Found and picked 14 small ones in York county. Greys. Looks like the frost got them Saturday morning. Very dry and a couple fallen over that were tiny and dried up. Some nice and healthy though. Hope we get some rain this weekend. Anyone else in or around York county finding any?


----------



## pa_hunter (Apr 20, 2013)

Found my first morel ever today! Then I found 20 some around a dying elm close to a creek. Picked 19 yellows and found one all but completly eatin black.


----------



## cumberlandadams (Apr 18, 2013)

hello! found six yesterday. 1 small yellow &amp; 5 'tall stemed'. Brother found five four-inch yellows. of course they were part of dinner last night.....the hunt is on!!


----------



## jpv1125 (Apr 26, 2013)

Congrats P.A.Hunter I found my first last year after surching for 40 or so hours enjoy the excitement!


----------



## pa_hunter (Apr 20, 2013)

Thanks jpv1125! They are actually coming up on my property!

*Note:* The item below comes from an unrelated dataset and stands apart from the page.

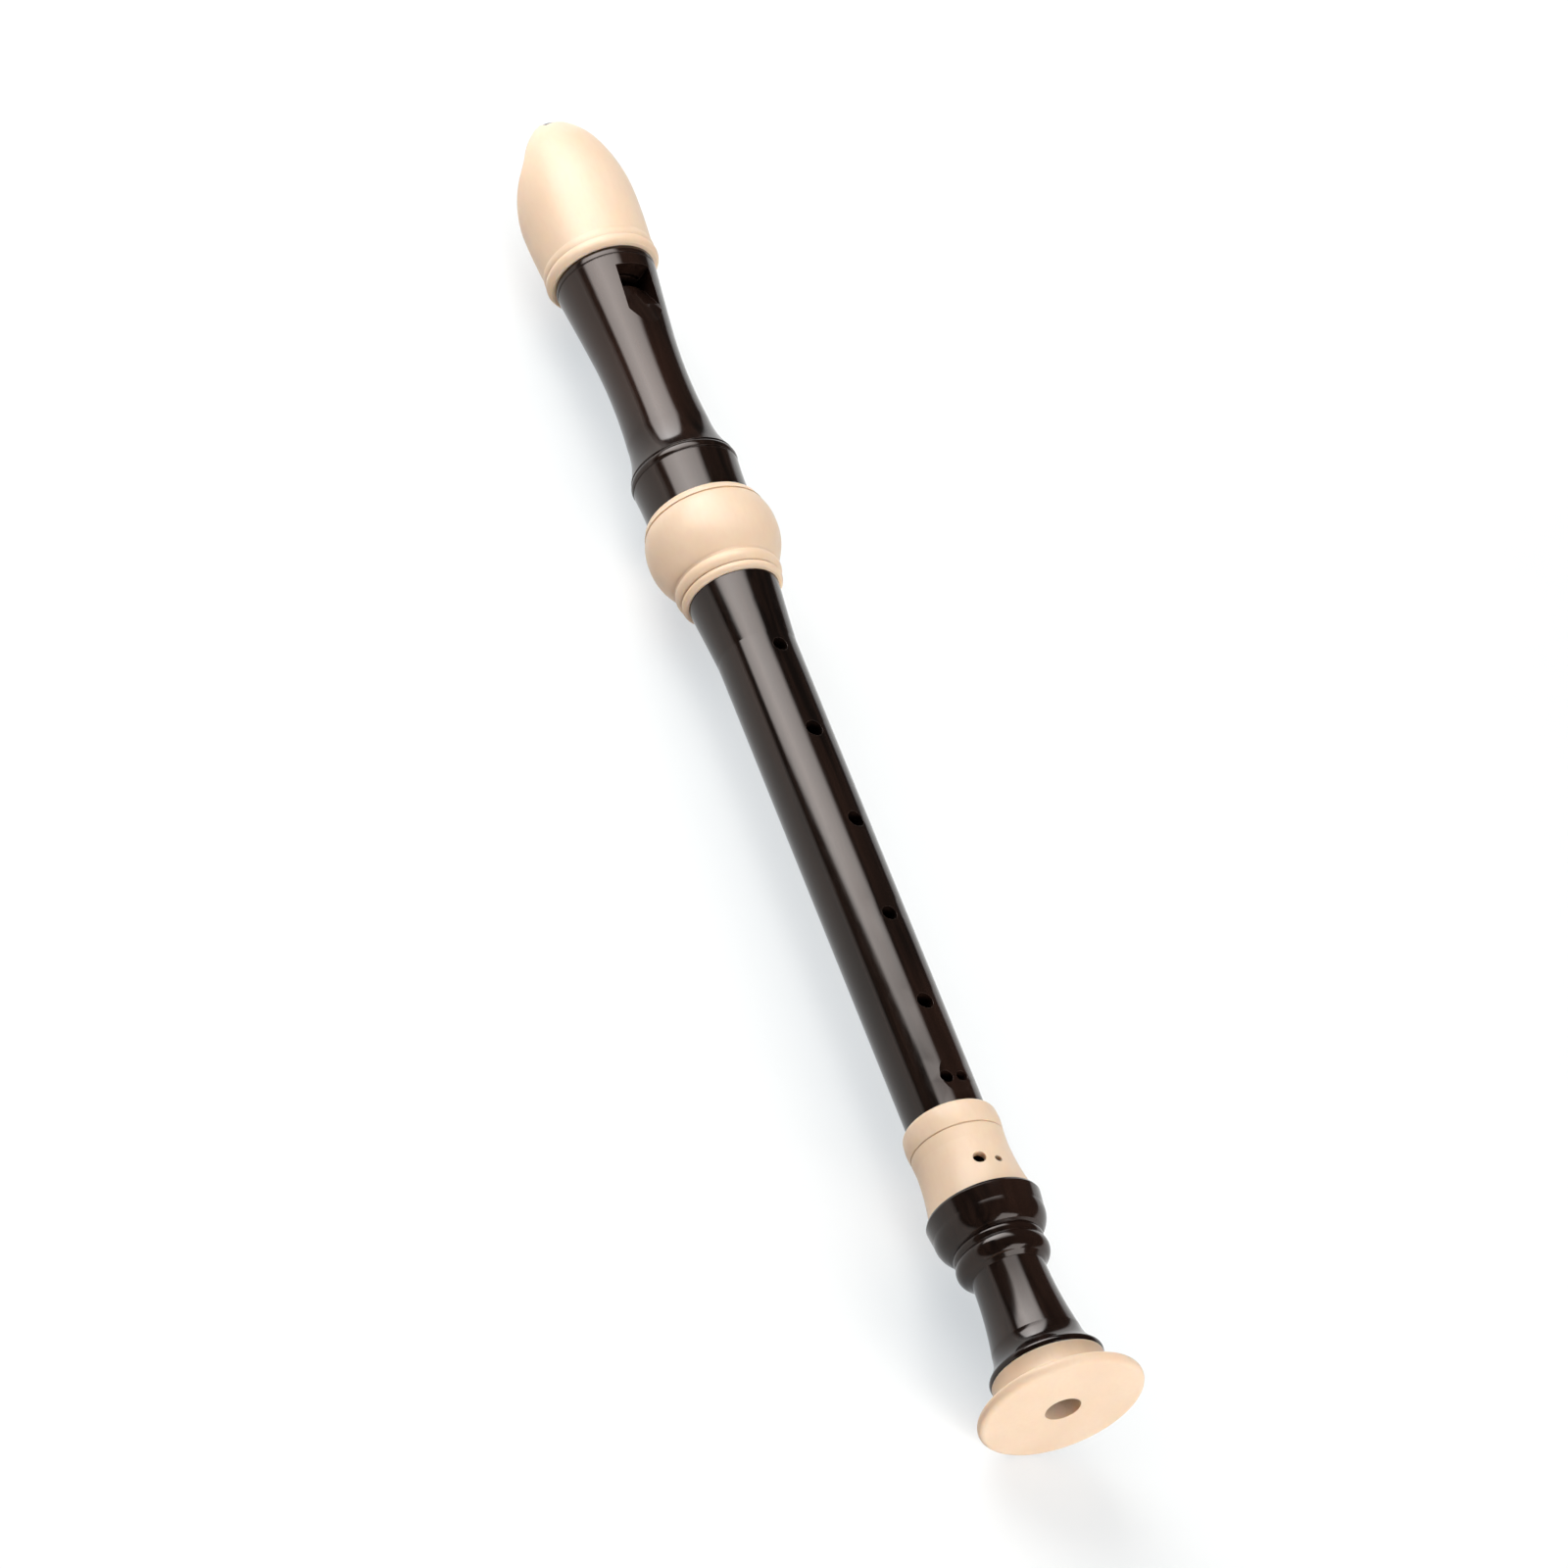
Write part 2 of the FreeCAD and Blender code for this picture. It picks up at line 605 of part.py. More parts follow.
def dome():
    """Corners and bends of the beak's dome, a quarter of an ellipse from its widest place to the tip."""
    points = []
    for place, turn in enumerate(DOME_TURNS):
        kind = Bend if place % 2 else Corner
        along = f"beak_length - beak_dome_length * (1 - sin({turn}))"
        points.append(kind(along, f"beak_radius * cos({turn})"))
    return points


# The underside's height above the axis in shares of the beak's radius, at shares of its length
UNDERSIDE_SHARES = [
    (Corner, 0.000, "-beak_radius"),
    (Bend, 0.278, "-0.465 * beak_radius"),
    (Corner, 0.517, "0.011 * beak_radius"),
    (Bend, 0.594, "0.150 * beak_radius"),
    (Corner, 0.688, "0.219 * beak_radius"),
    (Bend, 0.835, "0.289 * beak_radius"),
    (Corner, 1.000, "underside_tip_height"),
]


def cut_underside(body, beak_start="0"):
    """The hollow under the beak, where the lower lip goes."""
    start = f"({beak_start} + underside_start)"
    end = f"({beak_start} + beak_length)"
    sketch = new_sketch(body, "underside", "YZ_Plane")
    draw_outline(sketch, [
        *profile(UNDERSIDE_SHARES, end, start),
        Corner(f"{end} + overrun", "underside_tip_height"),
        Corner(f"{end} + overrun", "-beak_radius - overrun"),
        Corner(start, "-beak_radius - overrun"),
    ])
    cut(body, "Pocket", "underside_cut", Profile=sketch, Type="ThroughAll", SideType="Symmetric")


# Radii of the beak's two beads, at shares of their widths
LARGE_BEAD_SHARES = [
    (Corner, 0.00, "0.940 * beak_bead_radius"),
    (Bend, 0.50, "beak_bead_radius"),
    (Corner, 1.00, "0.975 * beak_bead_radius"),
]
SMALL_BEAD_SHARES = [
    (Bend, 0.50, "beak_small_bead_radius"),
    (Corner, 1.00, "0.985 * beak_small_bead_radius"),
]
SWELL_SHARES = [(Bend, 0.50, "0.985 * beak_radius")]


def beak_cap():
    """Light mouthpiece: two beads, a domed body cut away below, and the seat for spigot and block."""
    beads_end = "(beak_bead_width + beak_small_bead_width)"
    socket_floor = "barrel_spigot_length + glue_line"
    points = [
        *profile(LARGE_BEAD_SHARES, "beak_bead_width"),
        *profile(SMALL_BEAD_SHARES, beads_end, "beak_bead_width"),
        *profile(SWELL_SHARES, "(beak_length - beak_dome_length)", beads_end),
        *dome(),
        Corner(socket_floor, "0"),
        Corner(socket_floor, "barrel_spigot_radius + glue_line"),
        Corner("0", "barrel_spigot_radius + glue_line"),
    ]
    body = turned_piece("beak_cap", BEAK_STATION, points, "head_turn")
    seat = new_sketch(body, "block_seat", "XZ_Plane", along_normal=f"-({socket_floor})")
    draw_outline(seat, [
        Corner("-head_bore_radius", "glue_line"),
        Corner("head_bore_radius", "glue_line"),
        Bend("0", "-head_bore_radius"),
    ])
    cut(body, "Pocket", "block_seat_cut", Profile=seat, Type="ThroughAll")
    cut_windway(body, "-window_to_beak", "windway_roof_height", "-overrun")
    cut_underside(body)
    return body


def windway_block():
    """Plug that closes the top of the bore and carries the windway's floor out to the tip."""
    radius = "(head_bore_radius - glue_line)"
    end = f"{WINDWAY_LENGTH} + overrun"
    step = "window_to_beak + barrel_spigot_length - glue_line"
    plug = [Corner("0", "0"), Corner(end, "0"), Corner(end, radius), Corner("0", radius)]
    body = turned_piece("windway_block", WINDOW_STATION, plug, "head_turn")
    for name, sign in (("left_step", "-"), ("right_step", "")):
        inner = f"{sign}(windway_width / 2 - glue_line)"
        outer = f"{sign}(head_bore_radius + overrun)"
        sketch = new_sketch(body, name, "XZ_Plane", along_normal=f"-({step})")
        draw_outline(sketch, [
            Corner(inner, "0"),
            Corner(outer, "0"),
            Corner(outer, "head_bore_radius + overrun"),
            Corner(inner, "head_bore_radius + overrun"),
        ])
        cut(body, "Pocket", f"{name}_cut", Profile=sketch, Type="ThroughAll")
    cut_windway(body, "0", WINDWAY_FLOOR_HEIGHT, "head_bore_radius + overrun")
    cut_underside(body, "window_to_beak")
    outside = new_sketch(body, "dome", "YZ_Plane")
    beyond = "window_to_beak + beak_length + 2 * overrun"
    draw_outline(outside, [
        *[type(point)(f"window_to_beak - block_tip_recess + {point.across}", point.up) for point in dome()],
        Corner(beyond, "0"),
        Corner(beyond, "beak_radius"),
    ])
    cut(body, "Groove", "dome_cut", Profile=outside, ReferenceAxis=(outside, ["H_Axis"]), Angle=FULL_TURN)
    return body


def check_model(bodies):
    doc.recompute()
    for feature in doc.Objects:
        if "Invalid" in feature.State or "Error" in feature.State:
            raise RuntimeError(f"{feature.Label} failed: {feature.State}")
    for body in bodies:
        if body.Shape.isNull() or not body.Shape.isValid() or len(body.Shape.Solids) != 1:
            raise RuntimeError(f"{body.Label} isn't one valid solid")


def main():
    fill_sheet()
    bodies = [bell_ring(), foot_body(), foot_ring(), middle_tube(), *seal_rings()]
    bodies += [head_ring(), head_barrel(), beak_cap(), windway_block()]
    check_model(bodies)
    os.makedirs("parts", exist_ok=True)
    for body in bodies:
        body.Shape.exportStep(f"parts/{body.Label}.step")


main()
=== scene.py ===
from math import cos, pi, radians, sin

import bpy
from mathutils import Matrix, Vector


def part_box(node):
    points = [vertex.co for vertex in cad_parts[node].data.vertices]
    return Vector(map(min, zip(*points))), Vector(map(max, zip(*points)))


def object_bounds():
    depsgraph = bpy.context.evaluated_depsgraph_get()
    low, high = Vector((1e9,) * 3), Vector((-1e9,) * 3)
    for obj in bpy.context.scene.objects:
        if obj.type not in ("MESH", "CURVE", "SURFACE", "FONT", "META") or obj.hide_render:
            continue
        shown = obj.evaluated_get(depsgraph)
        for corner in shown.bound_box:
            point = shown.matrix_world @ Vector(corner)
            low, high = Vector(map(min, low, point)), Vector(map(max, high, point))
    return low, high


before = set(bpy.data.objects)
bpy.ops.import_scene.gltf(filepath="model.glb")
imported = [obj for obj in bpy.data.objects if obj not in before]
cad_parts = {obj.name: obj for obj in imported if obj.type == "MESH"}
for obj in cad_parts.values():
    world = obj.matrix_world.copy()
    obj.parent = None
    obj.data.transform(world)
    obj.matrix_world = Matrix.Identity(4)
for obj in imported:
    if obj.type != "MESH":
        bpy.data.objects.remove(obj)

# Looks of the alto recorder: glossy dark plastic, satin cream plastic and rubber, on a floor of white paper.
# The axis runs along +Y from the bell to the beak, and the finger holes are on the +Z side.
# Lengths are in metres, and colours are linear red, green and blue.

cad_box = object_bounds()

DARK_NODES = ("head_barrel", "middle_tube", "foot_body", "windway_block")
LIGHT_NODES = ("beak_cap", "head_ring", "foot_ring", "bell_ring")
AXIS_HEIGHT = (cad_box[0][2] + cad_box[1][2]) / 2
ALONG_AXIS = (0.0, 1.0, 0.0)
ACROSS_AXIS = (1.0, 0.0, 1.0)

# The camera as fitted to the photograph. STATION is a point of the axis, counted from the bell's end, and
# STATION_FROM_CAMERA is that point as the camera has it: x right, y down and z ahead. The axis leans from the
# camera's z and rolls in the picture, and the holes are turned round the axis from the side that faces the camera.
PHOTO_PIXELS = 1600
FOCAL_PIXELS = 9542.4
SENSOR_MM = 36.0
STATION = 0.240
STATION_FROM_CAMERA = Vector((0.00224, -0.01341, 2.8))
AXIS_LEAN = radians(59.91)
AXIS_ROLL = radians(21.98)
HOLES_TURN = radians(38.5)
NEAREST_SEEN = 0.05
FARTHEST_SEEN = 200.0

# Dark plastic
BLACK_BROWN = (0.0035, 0.0021, 0.0018)
RED_BROWN = (0.0160, 0.0080, 0.0056)
CLOUD_BROWN = (0.0240, 0.0105, 0.0070)
# Lighter brown on the edges: partly wear, partly a painted highlight.
EDGE_WEAR_AND_HIGHLIGHT_BROWN = (0.070, 0.045, 0.035)
GLOSS_TINT = (1.0, 0.86, 0.79)

# Light plastic
DEEP_CREAM = (0.790, 0.578, 0.412)
PALE_CREAM = (0.830, 0.622, 0.456)
FLECK_CREAM = (0.780, 0.550, 0.385)
# Painted shade: browner in the turned lines and crevices, where the surface is closed in.
CREVICE_PAINTED_SHADE = (0.430, 0.255, 0.130)
# Painted shade: dark brown deep inside the holes and bores.
HOLE_PAINTED_SHADE = (0.110, 0.060, 0.040)

# Rubber
RUBBER_BLACK = (0.010, 0.010, 0.011)
RUBBER_GREY = (0.030, 0.029, 0.028)

# Floor and studio
FLOOR_HALF = 60.0
PAPER_LOW = (0.46, 0.425, 0.390)
PAPER_HIGH = (0.48, 0.445, 0.410)
GLOW_NEAR = (0.50, 0.535, 0.565)
GLOW_FAR = (0.90, 0.90, 0.90)
HORIZON = (1.0, 1.0, 1.0)
STUDIO_DARK = (0.060, 0.052, 0.046)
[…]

I walked through miles of tulip poplars and searched until my eyes couldnt take anymore and it turns out I could of just walked 50 yards from my house lol


----------



## jpv1125 (Apr 26, 2013)

P.A Hunter I also hunted the poplars to day found 10 picked 7 blackies I'm going to hit the ash trees in my backyard tomorrow I hope I have your kinda luck 4 hours 7 mushrooms worth every step!!


----------



## pa_hunter (Apr 20, 2013)

Jpv1125 if you dont mind me askin do you look rite around the base of the poplars or look for dead ones or just look pretty much everywhere. The ones I found were pretty close to a dying ash. I thought it was a elm but today I determined it was a ash. I left some little ones to grow. Should I go back to that spot every couple days? Will they continue to pop up? Or do they all pop up at once? Good luck hunting that ash tomorrow! My neighbor has some real nice 4 to 5 inch blacks growing under his tulip polpars I was helping him find today. So I think I'm going to search some poplar and sycamore tomorrow and every ash I see along the way lol


----------



## jpv1125 (Apr 26, 2013)

P.A.Hunter What I've learned is to find the trees that they are associated with like ash,elm, poplar,sycamore and what I do is search everywhere. I've found them in a group of 20+ or 1-2 by them selves I'm new like you! I found 1 spot last year where i found grays and yellows checked it 4 days ago nothing looked yesterday 4 blacks going back tomorrow I hope the grays and yellows are there. This are a lot of smart people on this site I read everything. I hope this helps! Happy Hunting


----------



## 6922design (Apr 24, 2013)

picked 22 white and grey yesterday in same spot... going looking in a new spot tonight. wish me luck! - Jen... York County


----------



## 6922design (Apr 24, 2013)

found 18 sunday. 11 were pecker necks!


----------



## emc1095 (May 11, 2014)

Can anyone give me any tips on how to start hunting here in York PA I live in Windsor/Red Lion area and would love to start hunting on weekends with my mom .


----------



## emc1095 (May 11, 2014)

Thank you for any help you can give me


----------